A Northeast Asian balance of mutually assured destruction will freeze the status quo. It will be an absolute obstacle to the revanchist ambitions that are embedded in the narrative of the “great rejuvenation” of China by which the CCP now legitimates itself and which are manifest in the East China Sea and the South China Sea. China’s reclamation activities in the South China Sea cannot be reversed, nor will China give up its claims. But forcing China to at least suspend its ambitions at their current level will make for more stable Sino-American and Sino-Japanese relations and a more stable East Asia.



中国が北朝鮮に介入しない理由として、北朝鮮政権が変わるなら、中国も政権も変わるかも、と市民が思ってしまう、とまずい、というのですが、それはないんじゃないかな。

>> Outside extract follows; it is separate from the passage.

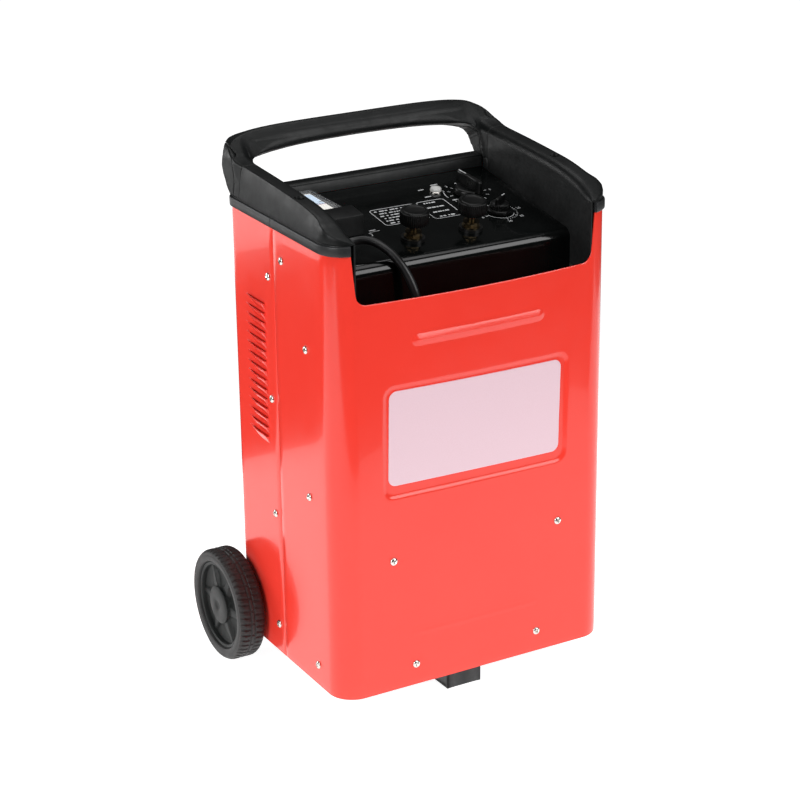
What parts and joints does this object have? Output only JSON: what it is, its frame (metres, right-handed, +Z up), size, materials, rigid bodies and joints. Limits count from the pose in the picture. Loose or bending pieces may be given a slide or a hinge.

日韓は仏英が1950年代、あるいは60年代に核武装したように、核武装するだろう、と。

日本がいやいやながらも、核武装する理由として、そうしないと、自国が生き残れない、また、中国の属国になるのは死んでも嫌、と属国になったら日本人が日本人じゃなくなっちゃう、という意識が歴史的に染み付いている、と。


米中露日本南北朝鮮が核武装することで、6つ巴の形の抑止効果があり、少なくとも、そうすることで、地域の現状を維持できる。

可哀想なのは、台湾で、台湾に核武装させると、中国は戦争も辞さないから、アメリカは台湾については核武装させちゃいけない、と。


ーーー日米同盟を維持しながら、日本を核武装させたほうが、アメリカにとってもお得、とアメリカが納得すれば、アメリカも、決断し、日本に核武装を促す日もくるかもしれませんね。